Re: Cooccurrence to align different categorization systems (many to many occurrence)

Posted by Sean Owen <sr...@gmail.com>.
Yeah that's fine. You could do this too. You're not actually making
recommendations, just computing most similar items instead of most
similar users, so lots of stuff works here.

On Mon, Jul 19, 2010 at 2:55 PM, Chantal Ackermann
<ch...@btelligent.de> wrote:
> Hi,
>
> mainly for the records:
>
> I've now mapped my items onto what in Mahout is called "User", and
> mapped the categories onto Mahout "Items", instead of mapping my items
> onto "Item" and the categories onto "User".
>
> I changed the plan because that way, it was easier to create the
> GenericBooleanPrefDataModel from my input. I actually think that it fits
> better that way - what's your opinion?
>
> The input to the data model looks a bit like this (I've shortened it for
> the sake of readability):
> [id=15901,title=Infamous] CAT1={3=Drama}
> [id=15888,title=Millions] CAT1={3=Drama, 4=Crime, 8=Thriller}
> [id=16421,title=The Departed] CAT1={3=Drama, 8=Thriller}
>
> NOTE that the data from the second category system is MISSING!
> (I have not yet all data accumulated, but while waiting for it I am
> preparing the code to process the similarities.) It would come as an
> additional list per item:
> CAT2={<id>=<value> ...}
> Where id is in a distinctly different range from the ids used for CAT1.
>
> I am using the code from Grant Ingersoll's article:
>
> // prefs is:
> // FastByIDMap with id:=itemId,
> // FastIDSet := list of CAT1 (and CAT2) ids
> DataModel dataModel = new GenericBooleanPrefDataModel(prefs);
> ItemSimilarity itemSimilarity = new LogLikelihoodSimilarity(dataModel);
> ItemBasedRecommender recommender =
>        new GenericItemBasedRecommender(dataModel, itemSimilarity);
> //Get the recommendations for the Item
> // loop over all items
> for (items in CAT1) {
>        List<RecommendedItem> simItems =
>        recommender.mostSimilarItems(id, numRecs);
>        // filter out CAT1, keep only CAT2
> }
>
> I've run the code but as CAT2 is missing, currently, I am not filtering
> the results.

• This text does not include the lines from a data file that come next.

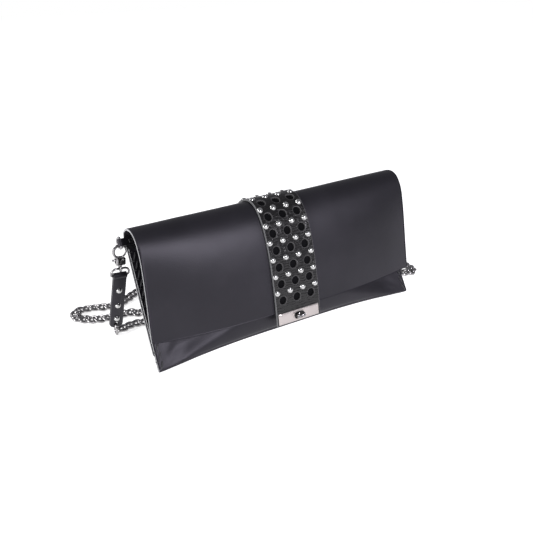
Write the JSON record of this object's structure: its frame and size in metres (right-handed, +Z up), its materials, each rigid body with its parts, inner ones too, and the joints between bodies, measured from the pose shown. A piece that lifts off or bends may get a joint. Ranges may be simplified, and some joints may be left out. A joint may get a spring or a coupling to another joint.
{
  "type": "chain wallet",
  "caption": "Folded leather wallet with a studded strap over its flap, a turn lock, and a chain clipped to a ring at each end.",
  "frame": {"origin": "on the ground, midway between the two lower corners of the pouch, on the line of its stitched sides", "axes": "+X along the pouch, +Y to its back, +Z up; the pouch leans back by 29.5 degrees"},
  "size_m": [0.3939, 0.1882, 0.1356],
  "materials": {
    "smooth_leather": "smooth black leather with a soft sheen",
    "embossed_leather": "black leather with a wavy embossed grain",
    "waxed_thread": "thick waxed black thread",
    "gunmetal": "polished black nickel",
    "bright_steel": "polished",
    "satin_nickel": "satin with bright bevelled edges"
  },
  "bodies": {
    "pouch": {"front_panel": "smooth_leather", "back_panel": "smooth_leather", "inner_pocket": "smooth_leather", "strap_back": "embossed_leather", "back_studs": "bright_steel", "back_stud_caps": "gunmetal", "lock_base": "gunmetal", "lock_washer": "gunmetal", "left_seam_stitches": "waxed_thread", "right_seam_stitches": "waxed_thread", "left_side_tab": "smooth_leather", "right_side_tab": "smooth_leather", "left_tab_rivet": "gunmetal", "right_tab_rivet": "gunmetal", "left_end_link": "gunmetal", "right_end_link": "gunmetal", "chain": "gunmetal"},
    "flap": {"flap": "smooth_leather", "strap_front": "embossed_leather", "front_studs": "bright_steel", "front_stud_caps": "gunmetal", "lock_plate": "satin_nickel", "lock_backing": "gunmetal", "lock_plate_pins": "satin_nickel"},
    "knob": {"lock_knob": "gunmetal"},
    "left_ring": {"left_d_ring": "gunmetal"},
    "left_hook": {"left_hook_body": "gunmetal", "left_gate_pin": "bright_steel", "left_gate_spring": "bright_steel"},
    "left_gate": {"left_gate": "gunmetal"},
    "left_swivel": {"left_swivel_eye": "gunmetal"},
    "left_strap_ring": {"left_strap_ring": "gunmetal"},
    "left_tab": {"left_end_tab": "smooth_leather", "left_tab_studs": "bright_steel"},
    "right_ring": {"right_d_ring": "gunmetal"},
    "right_hook": {"right_hook_body": "gunmetal", "right_gate_pin": "bright_steel", "right_gate_spring": "bright_steel"},
    "right_gate": {"right_gate": "gunmetal"},
    "right_swivel": {"right_swivel_eye": "gunmetal"},
    "right_strap_ring": {"right_strap_ring": "gunmetal"},
    "right_tab": {"right_end_tab": "smooth_leather", "right_tab_studs": "bright_steel"}
  },
  "joints": [
    {"name": "flap_lift", "type": "hinge", "parent": "pouch", "child": "flap", "pos_m": [0, 0.06789, 0.11095], "axis": [-1, 0, 0], "range_deg": [0, 135]},
    {"name": "knob_turn", "type": "hinge", "parent": "pouch", "child": "knob", "pos_m": [-0.0015, -0.01095, 0.02133], "axis": [0, -0.9854, 0.1701], "range_deg": [0, 90]},
    {"name": "left_ring_tilt", "type": "hinge", "parent": "pouch", "child": "left_ring", "pos_m": [-0.156, 0.0608, 0.10991], "axis": [0, 0.4924, 0.8704], "range_deg": [0, 60]},
    {"name": "left_hook_swing", "type": "hinge", "parent": "left_ring", "child": "left_hook", "pos_m": [-0.156, 0.06428, 0.10284], "axis": [0, 1, 0], "range_deg": [-10, 60]},
    {"name": "left_gate_press", "type": "hinge", "parent": "left_hook", "child": "left_gate", "pos_m": [-0.15455, 0.06428, 0.09201], "axis": [0, -1, 0], "range_deg": [0, 18], "stiffness_Nm_per_rad": 0.02, "springref_deg": -20.05},
    {"name": "left_swivel_turn", "type": "hinge", "parent": "left_hook", "child": "left_swivel", "pos_m": [-0.15716, 0.06428, 0.08628], "axis": [0.0698, 0, 0.9976], "range_deg": [-60, 60]},
    {"name": "left_strap_ring_swing", "type": "hinge", "parent": "left_swivel", "child": "left_strap_ring", "pos_m": [-0.15745, 0.06428, 0.08209], "axis": [-0.9976, 0, 0.0698], "range_deg": [-30, 30]},
    {"name": "left_tab_swing", "type": "hinge", "parent": "left_strap_ring", "child": "left_tab", "pos_m": [-0.15801, 0.06627, 0.07415], "axis": [-0.9976, 0, 0.0698], "range_deg": [-40, 40]},
    {"name": "right_ring_tilt", "type": "hinge", "parent": "pouch", "child": "right_ring", "pos_m": [0.156, 0.0608, 0.10991], "axis": [0, -0.4924, -0.8704], "range_deg": [0, 60]},
    {"name": "right_hook_swing", "type": "hinge", "parent": "right_ring", "child": "right_hook", "pos_m": [0.156, 0.06428, 0.10284], "axis": [0, -1, 0], "range_deg": [-10, 60]},
    {"name": "right_gate_press", "type": "hinge", "parent": "right_hook", "child": "right_gate", "pos_m": [0.15455, 0.06428, 0.09201], "axis": [0, 1, 0], "range_deg": [0, 18], "stiffness_Nm_per_rad": 0.02, "springref_deg": -20.05},
    {"name": "right_swivel_turn", "type": "hinge", "parent": "right_hook", "child": "right_swivel", "pos_m": [0.15716, 0.06428, 0.08628], "axis": [0.0698, 0, -0.9976], "range_deg": [-60, 60]},
    {"name": "right_strap_ring_swing", "type": "hinge", "parent": "right_swivel", "child": "right_strap_ring", "pos_m": [0.15745, 0.06428, 0.08209], "axis": [-0.9976, 0, -0.0698], "range_deg": [-30, 30]},
    {"name": "right_tab_swing", "type": "hinge", "parent": "right_strap_ring", "child": "right_tab", "pos_m": [0.15801, 0.06627, 0.07415], "axis": [-0.9976, 0, -0.0698], "range_deg": [-40, 40]}
  ]
}
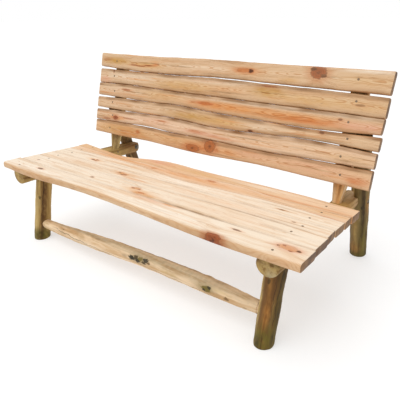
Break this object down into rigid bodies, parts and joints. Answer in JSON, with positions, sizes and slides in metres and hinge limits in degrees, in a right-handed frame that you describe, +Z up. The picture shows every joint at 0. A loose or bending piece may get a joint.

It seems fine, from what I can tell.
>
> Thanks again for your help!
> Chantal
>
>

Re: Cooccurrence to align different categorization systems (many to many occurrence)

Posted by Ted Dunning <te...@gmail.com>.
I hadn't noticed this when I sent this same suggestion just now.  I think
you are cooking.

On Mon, Jul 19, 2010 at 6:55 AM, Chantal Ackermann <
chantal.ackermann@btelligent.de> wrote:

> I changed the plan because that way, it was easier to create the
> GenericBooleanPrefDataModel from my input. I actually think that it fits
> better that way - what's your opinion?
>

Re: Cooccurrence to align different categorization systems (many to many occurrence)

Posted by Chantal Ackermann <ch...@btelligent.de>.
Hi,

mainly for the records:

I've now mapped my items onto what in Mahout is called "User", and
mapped the categories onto Mahout "Items", instead of mapping my items
onto "Item" and the categories onto "User".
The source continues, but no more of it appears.